Here we are ready for a new paradigm.


Today our filter is artificial intelligence, we access and disseminate culture with search engines, social networks, analytical tools, predictive tools, today even with generative artificial intelligence.


Well, we are in the new AI Dixit paradigm and in this new paradigm, I believe it is very explicit that we dialogue with these technologies, we converse, and they participate in the formation of our thoughts. They participate in our reasoning and will participate more and more in what becomes a dialogue also useful to be more creative, to try to look at things from different points of view, to structure our reasoning.


If we use them well, they can do this, so, they almost become a kind of... I don't know, an inner voice?


Maybe in the future, we will talk about the “Talking Cricket Effect”.


A synthetic digital talking cricket that participates in our cognitive activities and after all, just as the talking cricket helped Pinocchio become human, in some way this new synthetic talking cricket is helping us humans become different humans who express their intelligence differently.


It therefore participates in the construction of our memory, our identity, the image we have of the world, and therefore also of the role we humans have in that world. And so, it is also changing the way we give meaning to our existence.

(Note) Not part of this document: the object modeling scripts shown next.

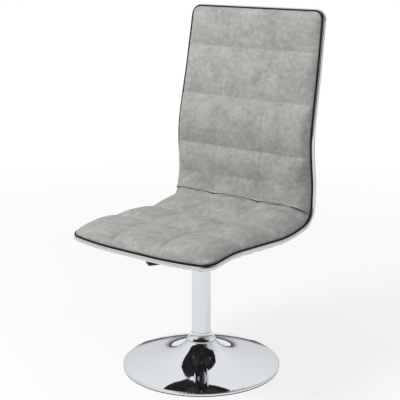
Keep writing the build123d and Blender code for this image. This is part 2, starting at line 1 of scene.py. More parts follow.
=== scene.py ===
"""Swivel dining chair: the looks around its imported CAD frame.

Everything is in metres in the row frame: +Z up, the origin on the floor under the column, the seat
facing -Y, and +X at the sitter's left. A reach is a length along the shell line, and a height is
measured at right angles to it.
"""

import math
import bmesh
import bpy
import numpy as np
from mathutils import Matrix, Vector, noise


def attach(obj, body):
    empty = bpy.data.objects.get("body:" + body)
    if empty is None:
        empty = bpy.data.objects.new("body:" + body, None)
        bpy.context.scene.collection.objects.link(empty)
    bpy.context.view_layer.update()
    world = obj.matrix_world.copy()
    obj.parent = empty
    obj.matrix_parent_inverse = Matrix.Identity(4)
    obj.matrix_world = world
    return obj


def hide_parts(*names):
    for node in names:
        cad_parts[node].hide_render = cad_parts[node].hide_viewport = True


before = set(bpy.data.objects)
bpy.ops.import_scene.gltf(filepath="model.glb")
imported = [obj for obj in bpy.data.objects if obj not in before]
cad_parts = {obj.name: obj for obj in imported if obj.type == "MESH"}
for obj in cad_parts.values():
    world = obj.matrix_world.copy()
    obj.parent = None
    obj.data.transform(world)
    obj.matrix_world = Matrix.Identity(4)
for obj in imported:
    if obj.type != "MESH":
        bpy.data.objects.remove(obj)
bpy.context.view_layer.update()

# ---- the shell line: side view of the plane that the front piping lies on, in Y and Z ----------

SHELL_CORNERS = [
    (-0.264, 0.368),
    (-0.155, 0.3815),
    (0.0695, 0.3685),
    (0.1745, 0.3865),
    (0.181, 0.480),
    (0.170, 0.5905),
    (0.2015, 0.7495),
    (0.2285, 0.912),
]
SHELL_RADII = [0.350, 0.350, 0.052, 0.147, 0.362, 0.330]
HEEL = 2                    # which of those radii is the heel's
TABLE_STEP = 0.0005
UPRIGHT_ROWS = 600          # rows at the table's end in which Z only rises
SEAT_HALF = 0.2192
TOP_HALF = 0.2048
TAPER_Z = 0.3865            # the back narrows from this height up to TOP_Z
TOP_Z = 0.912
BOW_FLAT = 0.056            # half of the straight stretch in the middle of the front edge
BOW_REACH = 0.1200          # where the front edge's slanted runs would meet the straight one
BOW_DEPTH = 0.018
FRONT_CORNER = 0.0345
FRONT_CORNER_ROWS = 8
TOP_CORNER = 0.023
TOP_CORNER_ROWS = 7
SLACK = 1e-6                # lengths that differ by less are the same

# ---- pads --------------------------------------------------------------------------------------

PAD_INSET = 0.0023
COLUMN_X = 0.0731           # the two seams that run from front to top
CELL = 0.0066               # size of the cloth's cells
FINER = 0.4                 # how much the cells shrink towards an end that rolls over
ROW_PROFILE = (2.8, 1.15)   # sharpness and fullness of a panel towards its row seams
COLUMN_PROFILE = (2.6, 1.20)
SEAM_NORM = 1.2             # how row and column seams add up where they cross
RIM_HEIGHT = 0.0030
CORNER_LEAN = 0.2           # share of the distance from the end that counts at a rounded corner

SEAT_CROWNS = [0.0285, 0.0315, 0.0395]
SEAT_SEAM_HEIGHTS = [0.0180, 0.0200]
SEAT_COLUMN_DROPS = [0.0075, 0.0080, 0.0085]
SEAT_SIDE_ROLLS = [(0.060, 1.6), (0.057, 1.5), (0.056, 1.5)]    # radius and power in each row
FRONT_DROP = 0.003          # from the front panels' crown to their height at the front
FRONT_ROLL = 0.045

BACK_CROWNS = [0.0325, 0.0225, 0.0165, 0.0125]
BACK_SEAM_HEIGHTS = [0.0165, 0.0105, 0.0065]
BACK_COLUMN_DROPS = [0.0060, 0.0045, 0.0035, 0.0025]
BACK_SIDE_ROLLS = [(0.027, 1.5), (0.022, 1.5), (0.021, 1.5), (0.020, 1.5)]
TOP_DROP = 0.002
TOP_ROLL = 0.016

JOINT_HEIGHT = 0.0400       # where the seat and the back pads meet
JOINT_BULGE = 0.0080        # how much higher the joint lies between the column seams
JOINT_SHIFT = 0.0150        # and how much further up the shell
JOINT_SIDE_DROP = 0.0060    # how much it sinks towards the pads' sides
JOINT_POWER = 2.2           # roundness of its scallops
JOINT_GAP = 0.0006          # from the joint to either pad
JOINT_ROLL = (0.005, 2.3)
JOINT_LEAST = 0.70          # share of the height that is left at the joint

SWELL_PRESSURE = 4.0
SWELL_FRAMES = 16
SWELL_CAP = 0.006           # how far the cloth may swell
SWELL_FADE = 0.030          # distance from the joint within which it may swell less
SWELL_LEAST = 0.04          # share of the cap that is left at the joint
SEAM_CREASE = 0.75

# ---- covers behind and under the shell ---------------------------------------------------------

COVER_TOP = -0.0113         # the shell's underside, where both covers lie
COVER_SPLIT = 0.396         # height at which they meet
COVER_GAP = 0.0003
HEM = 0.011                 # from a cover's edge to its stitches or staples

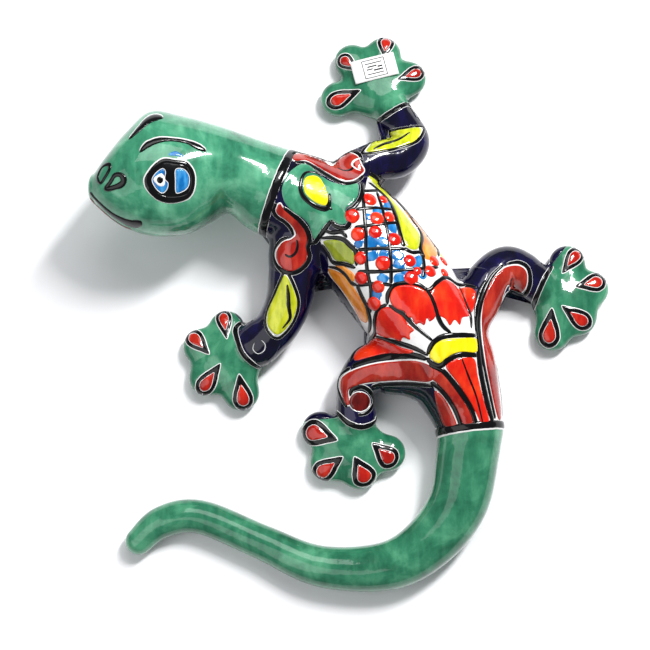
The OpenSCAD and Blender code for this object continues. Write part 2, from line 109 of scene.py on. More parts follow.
LEGS = {
    "front_right": [(-8.2, 58.8, 26, 11, 10, 1), (0.8, 68.3, 25.5, 10.6, 10, 1),
                    (11.3, 74, 24, 10.4, 10, 1), (23.3, 77.4, 20.5, 10.6, 10, 1),
                    (30.4, 86.3, 17, 10.1, 9.6, 1), (27.6, 96.4, 13, 9.1, 9, 1),
                    (22.2, 104.4, 9.5, 8.8, 8, 1)],
    "front_left": [(-22.2, 40.8, 26, 13, 12, 1), (-29.9, 28.8, 27, 13.4, 13, 1),
                   (-31.5, 13.3, 25, 12.7, 12.5, 1), (-34.2, -0.8, 20, 11.9, 11.5, 1),
                   (-40.6, -12.6, 15, 11.3, 10.5, 1), (-49.8, -20.2, 10.5, 11, 8.5, 1)],
    "hind_left": [(43.8, -30.2, 22, 13, 12, 1), (33.8, -35.8, 21, 13.6, 12.5, 1),
                  (22.8, -34.6, 19, 13.9, 13, 1), (10.4, -34.6, 17, 13.2, 12.5, 1),
                  (2.6, -41.6, 14.5, 11, 11, 1), (0.6, -50.2, 11.5, 9.6, 9.5, 1),
                  (1.2, -58.2, 9.5, 9.5, 8, 1)],
    "hind_right": [(52.8, -17.2, 21, 11, 11, 1), (61.8, -3.2, 21.5, 12, 12, 1),
                   (70.4, 11.4, 20, 11.6, 11.5, 1), (79.1, 19.2, 18, 10.8, 10.5, 1),
                   (88.2, 17.8, 15, 10, 9.6, 1), (96.8, 11.6, 10.5, 9.4, 8.4, 1)],
}
PALMS = {"front_right": (13.3, 120.2), "front_left": (-64.8, -27.6), "hind_left": (-1.8, -73.8),
         "hind_right": (111.2, 4)}
TOES = {
    "front_right": [(-16.8, 111.4), (-6.6, 142.2), (18.2, 148.4), (39.2, 128.4)],
    "front_left": [(-67.8, -2.2), (-88.6, -17.4), (-83.8, -43.8), (-55.8, -54.4)],
    "hind_left": [(-25.8, -60.4), (-20.8, -87.8), (6.6, -95.4), (26.8, -78.8)],
    "hind_right": [(114.4, 33), (134.2, 13.2), (124.2, -13.2), (101.4, -22.8)],
}
FOOT_H = 12.0
TOE_R = 9.6
TOE_SECTIONS = ((0, 1.4, 1.05), (0.45, 1.05, 1), (0.75, 0.98, 0.98), (1, 1, 0.96))
HEEL = (7.4, 11.2, 7.2, 1)      # z, half width, half height and roundness behind the palm
PALM = (6.2, 14.4, 6.4, 1)      # and in the middle of the palm


def spline(p, n, closed=False):
    """Catmull-Rom curve through rows of numbers, with n steps between each pair."""
    p = np.asarray(p, float)
    m = len(p)
    out = []
    t = (np.arange(n) / n)[:, None]
    for i in range(m if closed else m - 1):
        if closed:
            a, b, c, d = (p[(i + j - 1) % m] for j in range(4))
        else:
            a, b, c, d = p[max(i - 1, 0)], p[i], p[i + 1], p[min(i + 2, m - 1)]
        out.append(0.5 * (2 * b + (c - a) * t + (2 * a - 5 * b + 4 * c - d) * t ** 2
                          + (3 * b - a - 3 * c + d) * t ** 3))
    if not closed:
        out.append(p[-1:])
    return np.concatenate(out)


# --------------------------------------------------------------------------------- body field

EMPTY = 25.0          # value of the field where nothing is near
SNOUT_REACH = 3.0     # how far the head goes on past its last section
STEPS = 8             # steps of a curve between two of its points
SMOOTH_HEAD = 0.5     # how widely each part melts into the rest
SMOOTH_TRUNK = 1.5
SMOOTH_LEG = 5.0
SMOOTH_TOE = 3.2
SMOOTH_WALL = 1.0
BLOCK = (-141, -155, -3), (141, 155, 79)    # the corners of the block of cells
HEAD_MARGIN = 12
LIMB_MARGIN = 14.0
HOLLOW_ROWS = slice(10, -8)     # the part of the torso's centre line that is hollow
PLATE_STEPS = 3                 # the belly plate is drawn on a coarser centre line, as in the CAD
PLATE_ROWS = slice(6, 16)
PLATE_SHARE = 0.52              # half width of the plate, as a share of the torso's
PLATE_ARC = (0.08, 0.84)        # the part of a half turn that rounds off the plate's ends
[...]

Well, this is the power and impact that culture has on us, it is a change of the cultural paradigm.


And so: language, voice, design, words, game, intellectual technologies, now even generally all culture… the fact is that all these levers, these powers, are converging today into a single space, an enormous space of power that, like all powers, we can choose to delegate more or less to third parties.


Third parties who can also be very few people managing the technological companies leveraging all those powers we have seen.


But the point is that this is not the path, there are others we can inhabit both individually and collectively in this space. We can make it our own as a space of freedom of action and therefore I would also say a bit of resistance.

How?

Well, bringing on board this space always different points of view questioning the tools and content bringing cultures, viewpoints, ideas, visions, futures all things in the plural that express the wonderful diversity of us humans.


And at this point, it will become a space of sharing.


You know, Michael Tomasello showed that this very ability to share, to focus attention together on a single concept, and therefore to learn from each other, to change our points of view, well, this is what was the key to the cognitive leap that in fact made our species evolve.


So, I say: this is the most important power of all because this is what allows us to direct all the other levers, all the other powers, and to participate in the construction of this new cultural paradigm.


In short: this, after all, is the power of being human.